DIRECTIONS FOR THIS TASK –
Exactly the lines from the one that contains "all_lines = range(scale_capacity + 1)" to the one that contains "imported = [obj", both lines included, should be copied, and no others.

RECORDED INFORMATION –
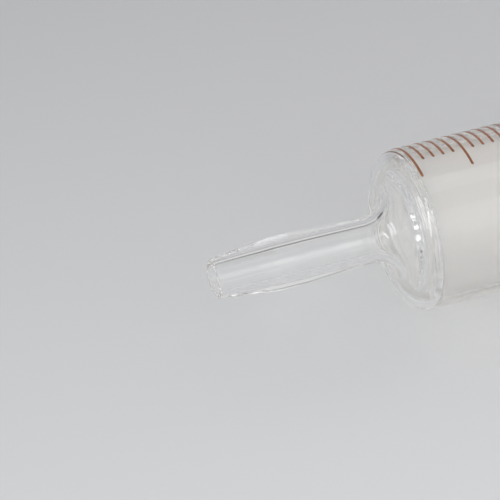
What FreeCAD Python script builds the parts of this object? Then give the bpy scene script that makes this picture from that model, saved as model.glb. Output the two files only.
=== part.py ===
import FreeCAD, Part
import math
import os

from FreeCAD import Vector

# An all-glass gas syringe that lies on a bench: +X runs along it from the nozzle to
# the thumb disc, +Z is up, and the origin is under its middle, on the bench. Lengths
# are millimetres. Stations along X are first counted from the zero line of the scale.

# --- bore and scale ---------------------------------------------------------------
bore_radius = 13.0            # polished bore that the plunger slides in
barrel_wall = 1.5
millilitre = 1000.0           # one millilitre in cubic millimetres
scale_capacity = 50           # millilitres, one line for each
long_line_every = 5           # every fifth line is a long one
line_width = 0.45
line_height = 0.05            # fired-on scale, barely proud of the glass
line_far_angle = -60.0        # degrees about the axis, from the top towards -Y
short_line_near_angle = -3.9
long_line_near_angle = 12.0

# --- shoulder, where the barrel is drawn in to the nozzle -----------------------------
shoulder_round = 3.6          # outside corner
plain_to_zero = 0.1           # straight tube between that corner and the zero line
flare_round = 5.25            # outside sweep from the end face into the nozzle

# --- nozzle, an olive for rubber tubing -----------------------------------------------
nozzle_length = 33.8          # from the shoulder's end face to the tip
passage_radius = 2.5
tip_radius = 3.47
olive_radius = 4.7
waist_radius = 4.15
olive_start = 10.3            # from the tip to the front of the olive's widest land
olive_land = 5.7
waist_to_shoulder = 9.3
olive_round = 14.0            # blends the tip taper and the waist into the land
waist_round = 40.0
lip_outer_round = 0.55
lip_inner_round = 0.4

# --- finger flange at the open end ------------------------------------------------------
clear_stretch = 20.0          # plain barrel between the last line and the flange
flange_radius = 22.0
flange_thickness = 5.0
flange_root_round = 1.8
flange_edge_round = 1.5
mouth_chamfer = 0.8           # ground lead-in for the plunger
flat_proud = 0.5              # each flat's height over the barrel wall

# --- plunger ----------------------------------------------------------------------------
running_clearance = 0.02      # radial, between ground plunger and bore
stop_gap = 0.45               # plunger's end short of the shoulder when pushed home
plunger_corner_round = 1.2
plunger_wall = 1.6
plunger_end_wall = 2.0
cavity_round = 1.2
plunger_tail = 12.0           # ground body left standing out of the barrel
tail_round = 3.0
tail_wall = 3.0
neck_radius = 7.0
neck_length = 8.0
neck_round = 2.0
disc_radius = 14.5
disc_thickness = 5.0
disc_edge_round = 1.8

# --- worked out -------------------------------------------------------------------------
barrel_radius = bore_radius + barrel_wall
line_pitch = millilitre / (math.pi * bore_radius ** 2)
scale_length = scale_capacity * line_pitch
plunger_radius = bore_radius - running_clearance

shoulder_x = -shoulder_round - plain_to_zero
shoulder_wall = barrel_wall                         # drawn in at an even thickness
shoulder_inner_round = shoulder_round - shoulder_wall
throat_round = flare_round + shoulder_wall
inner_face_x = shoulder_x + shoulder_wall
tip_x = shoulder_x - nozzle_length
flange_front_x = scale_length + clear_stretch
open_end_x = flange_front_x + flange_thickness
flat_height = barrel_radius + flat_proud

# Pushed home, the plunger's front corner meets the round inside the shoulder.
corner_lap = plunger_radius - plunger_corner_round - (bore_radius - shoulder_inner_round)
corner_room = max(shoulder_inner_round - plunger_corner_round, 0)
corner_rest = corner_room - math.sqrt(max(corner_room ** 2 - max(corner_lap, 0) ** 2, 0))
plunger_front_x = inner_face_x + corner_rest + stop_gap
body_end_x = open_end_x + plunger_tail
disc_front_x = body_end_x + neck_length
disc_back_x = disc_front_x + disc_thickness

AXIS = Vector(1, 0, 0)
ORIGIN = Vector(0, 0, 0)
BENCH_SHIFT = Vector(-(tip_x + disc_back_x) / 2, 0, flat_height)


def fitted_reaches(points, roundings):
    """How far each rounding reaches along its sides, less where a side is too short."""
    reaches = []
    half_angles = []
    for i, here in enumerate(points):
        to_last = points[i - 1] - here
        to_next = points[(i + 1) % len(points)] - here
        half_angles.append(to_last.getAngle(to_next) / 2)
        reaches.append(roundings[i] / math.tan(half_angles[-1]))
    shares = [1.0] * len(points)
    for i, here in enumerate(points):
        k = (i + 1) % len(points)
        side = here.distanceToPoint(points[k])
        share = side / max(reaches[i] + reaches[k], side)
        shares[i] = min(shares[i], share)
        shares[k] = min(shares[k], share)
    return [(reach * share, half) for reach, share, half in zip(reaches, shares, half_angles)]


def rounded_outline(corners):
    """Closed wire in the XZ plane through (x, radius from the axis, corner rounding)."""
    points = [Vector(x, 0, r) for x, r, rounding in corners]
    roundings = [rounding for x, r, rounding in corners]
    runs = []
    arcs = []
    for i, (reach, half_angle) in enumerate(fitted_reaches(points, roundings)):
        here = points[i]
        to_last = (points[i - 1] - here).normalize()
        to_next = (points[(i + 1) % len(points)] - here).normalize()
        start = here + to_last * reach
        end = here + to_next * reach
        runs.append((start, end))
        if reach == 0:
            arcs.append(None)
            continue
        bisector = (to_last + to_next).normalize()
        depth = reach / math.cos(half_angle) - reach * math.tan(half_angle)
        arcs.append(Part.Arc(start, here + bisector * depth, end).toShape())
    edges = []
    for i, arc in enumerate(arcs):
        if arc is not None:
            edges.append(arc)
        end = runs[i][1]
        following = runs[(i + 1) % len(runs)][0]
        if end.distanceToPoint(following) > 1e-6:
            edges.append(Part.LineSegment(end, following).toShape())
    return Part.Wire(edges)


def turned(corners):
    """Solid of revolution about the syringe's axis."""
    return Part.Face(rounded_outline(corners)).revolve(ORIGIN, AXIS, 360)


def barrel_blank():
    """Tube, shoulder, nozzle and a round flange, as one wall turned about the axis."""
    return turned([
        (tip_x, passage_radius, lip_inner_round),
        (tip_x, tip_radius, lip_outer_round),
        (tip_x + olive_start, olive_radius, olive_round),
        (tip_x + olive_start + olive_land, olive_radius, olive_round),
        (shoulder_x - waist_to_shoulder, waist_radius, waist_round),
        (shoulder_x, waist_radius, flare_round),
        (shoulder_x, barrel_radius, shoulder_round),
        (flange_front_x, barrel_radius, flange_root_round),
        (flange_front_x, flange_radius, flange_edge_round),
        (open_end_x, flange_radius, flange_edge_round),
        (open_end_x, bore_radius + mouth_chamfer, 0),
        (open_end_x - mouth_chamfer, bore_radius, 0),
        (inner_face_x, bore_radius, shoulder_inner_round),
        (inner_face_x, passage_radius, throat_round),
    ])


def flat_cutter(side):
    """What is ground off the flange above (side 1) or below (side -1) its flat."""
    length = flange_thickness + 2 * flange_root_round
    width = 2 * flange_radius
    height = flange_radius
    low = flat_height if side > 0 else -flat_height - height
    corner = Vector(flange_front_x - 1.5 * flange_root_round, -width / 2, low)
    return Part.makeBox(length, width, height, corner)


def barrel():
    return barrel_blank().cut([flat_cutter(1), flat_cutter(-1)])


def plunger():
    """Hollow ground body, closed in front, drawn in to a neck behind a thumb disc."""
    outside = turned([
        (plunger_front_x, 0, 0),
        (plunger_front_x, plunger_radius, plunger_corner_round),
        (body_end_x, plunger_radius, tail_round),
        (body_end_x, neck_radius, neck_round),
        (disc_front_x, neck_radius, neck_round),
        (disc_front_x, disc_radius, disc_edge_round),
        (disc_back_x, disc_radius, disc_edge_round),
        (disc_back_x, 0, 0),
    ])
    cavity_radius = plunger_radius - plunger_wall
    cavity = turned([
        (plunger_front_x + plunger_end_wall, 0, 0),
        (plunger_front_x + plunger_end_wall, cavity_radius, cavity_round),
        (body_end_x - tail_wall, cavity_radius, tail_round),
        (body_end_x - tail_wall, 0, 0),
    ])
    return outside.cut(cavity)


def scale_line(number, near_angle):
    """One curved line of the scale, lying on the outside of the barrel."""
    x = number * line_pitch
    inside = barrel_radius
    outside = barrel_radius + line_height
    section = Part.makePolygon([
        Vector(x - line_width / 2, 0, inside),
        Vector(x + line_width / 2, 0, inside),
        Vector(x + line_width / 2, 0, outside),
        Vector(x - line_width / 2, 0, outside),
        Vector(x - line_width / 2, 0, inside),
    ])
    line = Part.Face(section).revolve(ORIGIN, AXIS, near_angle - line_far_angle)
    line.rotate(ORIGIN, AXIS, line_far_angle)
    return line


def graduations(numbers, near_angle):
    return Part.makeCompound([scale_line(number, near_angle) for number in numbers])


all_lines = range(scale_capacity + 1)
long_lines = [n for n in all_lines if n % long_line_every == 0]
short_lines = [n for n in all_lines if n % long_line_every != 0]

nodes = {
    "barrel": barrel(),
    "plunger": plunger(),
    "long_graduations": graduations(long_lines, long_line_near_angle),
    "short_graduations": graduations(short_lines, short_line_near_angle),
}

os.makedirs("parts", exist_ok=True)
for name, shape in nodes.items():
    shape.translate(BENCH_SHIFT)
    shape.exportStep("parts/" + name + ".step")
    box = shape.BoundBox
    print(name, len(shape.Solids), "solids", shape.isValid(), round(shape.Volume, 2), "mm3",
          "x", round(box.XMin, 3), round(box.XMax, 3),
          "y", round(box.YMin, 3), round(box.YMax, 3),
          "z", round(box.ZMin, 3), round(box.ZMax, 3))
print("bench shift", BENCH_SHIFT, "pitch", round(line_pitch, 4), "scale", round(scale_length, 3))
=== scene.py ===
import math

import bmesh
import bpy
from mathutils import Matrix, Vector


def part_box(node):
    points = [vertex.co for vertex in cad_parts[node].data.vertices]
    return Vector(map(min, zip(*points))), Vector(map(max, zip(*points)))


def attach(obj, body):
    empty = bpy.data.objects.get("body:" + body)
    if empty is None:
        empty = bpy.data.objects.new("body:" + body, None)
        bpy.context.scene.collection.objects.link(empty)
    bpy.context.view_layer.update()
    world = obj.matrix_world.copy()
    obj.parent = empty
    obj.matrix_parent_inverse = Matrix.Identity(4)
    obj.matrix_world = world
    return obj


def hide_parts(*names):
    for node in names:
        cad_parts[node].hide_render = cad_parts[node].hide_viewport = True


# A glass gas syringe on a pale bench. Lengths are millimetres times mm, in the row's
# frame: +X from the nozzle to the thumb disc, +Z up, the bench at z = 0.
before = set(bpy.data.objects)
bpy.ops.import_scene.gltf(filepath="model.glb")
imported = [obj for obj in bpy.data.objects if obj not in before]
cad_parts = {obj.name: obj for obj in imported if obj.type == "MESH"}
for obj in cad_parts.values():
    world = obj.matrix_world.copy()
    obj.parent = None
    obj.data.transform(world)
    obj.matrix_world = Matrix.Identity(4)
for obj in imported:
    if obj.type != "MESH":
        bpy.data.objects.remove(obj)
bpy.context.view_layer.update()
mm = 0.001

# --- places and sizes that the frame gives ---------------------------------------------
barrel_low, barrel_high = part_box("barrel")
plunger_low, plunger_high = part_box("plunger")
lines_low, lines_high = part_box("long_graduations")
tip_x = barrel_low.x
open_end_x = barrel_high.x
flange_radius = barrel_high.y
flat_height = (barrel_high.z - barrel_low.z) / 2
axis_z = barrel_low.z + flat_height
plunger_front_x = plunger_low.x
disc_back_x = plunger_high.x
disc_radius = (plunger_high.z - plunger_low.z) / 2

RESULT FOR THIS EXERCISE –
all_lines = range(scale_capacity + 1)
long_lines = [n for n in all_lines if n % long_line_every == 0]
short_lines = [n for n in all_lines if n % long_line_every != 0]

nodes = {
    "barrel": barrel(),
    "plunger": plunger(),
    "long_graduations": graduations(long_lines, long_line_near_angle),
    "short_graduations": graduations(short_lines, short_line_near_angle),
}

os.makedirs("parts", exist_ok=True)
for name, shape in nodes.items():
    shape.translate(BENCH_SHIFT)
    shape.exportStep("parts/" + name + ".step")
    box = shape.BoundBox
    print(name, len(shape.Solids), "solids", shape.isValid(), round(shape.Volume, 2), "mm3",
          "x", round(box.XMin, 3), round(box.XMax, 3),
          "y", round(box.YMin, 3), round(box.YMax, 3),
          "z", round(box.ZMin, 3), round(box.ZMax, 3))
print("bench shift", BENCH_SHIFT, "pitch", round(line_pitch, 4), "scale", round(scale_length, 3))
=== scene.py ===
import math

import bmesh
import bpy
from mathutils import Matrix, Vector


def part_box(node):
    points = [vertex.co for vertex in cad_parts[node].data.vertices]
    return Vector(map(min, zip(*points))), Vector(map(max, zip(*points)))


def attach(obj, body):
    empty = bpy.data.objects.get("body:" + body)
    if empty is None:
        empty = bpy.data.objects.new("body:" + body, None)
        bpy.context.scene.collection.objects.link(empty)
    bpy.context.view_layer.update()
    world = obj.matrix_world.copy()
    obj.parent = empty
    obj.matrix_parent_inverse = Matrix.Identity(4)
    obj.matrix_world = world
    return obj


def hide_parts(*names):
    for node in names:
        cad_parts[node].hide_render = cad_parts[node].hide_viewport = True


# A glass gas syringe on a pale bench. Lengths are millimetres times mm, in the row's
# frame: +X from the nozzle to the thumb disc, +Z up, the bench at z = 0.
before = set(bpy.data.objects)
bpy.ops.import_scene.gltf(filepath="model.glb")
imported = [obj for obj in bpy.data.objects if obj not in before]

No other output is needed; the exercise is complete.